Among Enterprise Academy scholars were William H. Holland, former Texas state senator; Edward C. Berry, who later opened Athens’ prosperous Berry Hotel; and Olivia Davidson, who wed civil-rights leader Booker T. Washington in her Athens County home.
But after Ferguson resigned because of illness in 1886, the school was forced to close and its students were left stranded yet again.
Just five years prior, an Albany black man was accused of molesting a white woman. Before taking the stand, he was kidnapped by a lynch mob and publically hanged on Old South Bridge, where the Richland Avenue Bridge is today.
The execution reminded blacks that, although free, they were in the midst of a prejudiced and segregated society. With no opportunities for education or work and the imminent threat of execution lingering in the village, Albany’s black population began to fade away.
“The reason they stayed here so long was because this area was their safety net,” Adams said. “They came to Ohio for safety but soon realized that they weren’t that safe, so they kept moving.”

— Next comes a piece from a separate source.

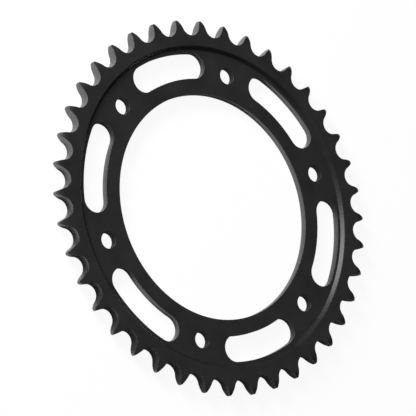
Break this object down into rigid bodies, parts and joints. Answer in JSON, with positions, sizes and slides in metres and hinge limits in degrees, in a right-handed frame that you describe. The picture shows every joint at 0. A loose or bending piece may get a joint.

By 1888, only half the black population remained, as free and enslaved African-Americans headed further north to Canada, leaving Albany with only the memories of its quest for justice.
In the 1930s, years after the Yankees’ Civil War victory, the number of permanent black residents in Albany had dwindled down to nothing and stayed that way for at least 25 years.
“Albany grew prosperous when it had industries,” said Jessica Cyders, curator of the Athens County Historical Society & Museum. “But that slowly faded away in time, and that was the case with a lot of Southeast Ohio’s small towns.“
Southeast Ohio’s role in the Underground Railroad is still being uncovered today. It has been a primary focus for research at the Ohio Genealogical Center for many years, Aiken and Adams said. The center hosts a tour with Athens’ United Campus Ministries every year to exhibit residential safe houses and hideaway caves from Chauncey to Chesterhill.
Yet only a fraction of Ohio’s history in the anti-slavery movement has been revealed. Today, the memories of blacks crossing the river to freedom and the white men who fought for them linger in Athens, waiting to be discovered.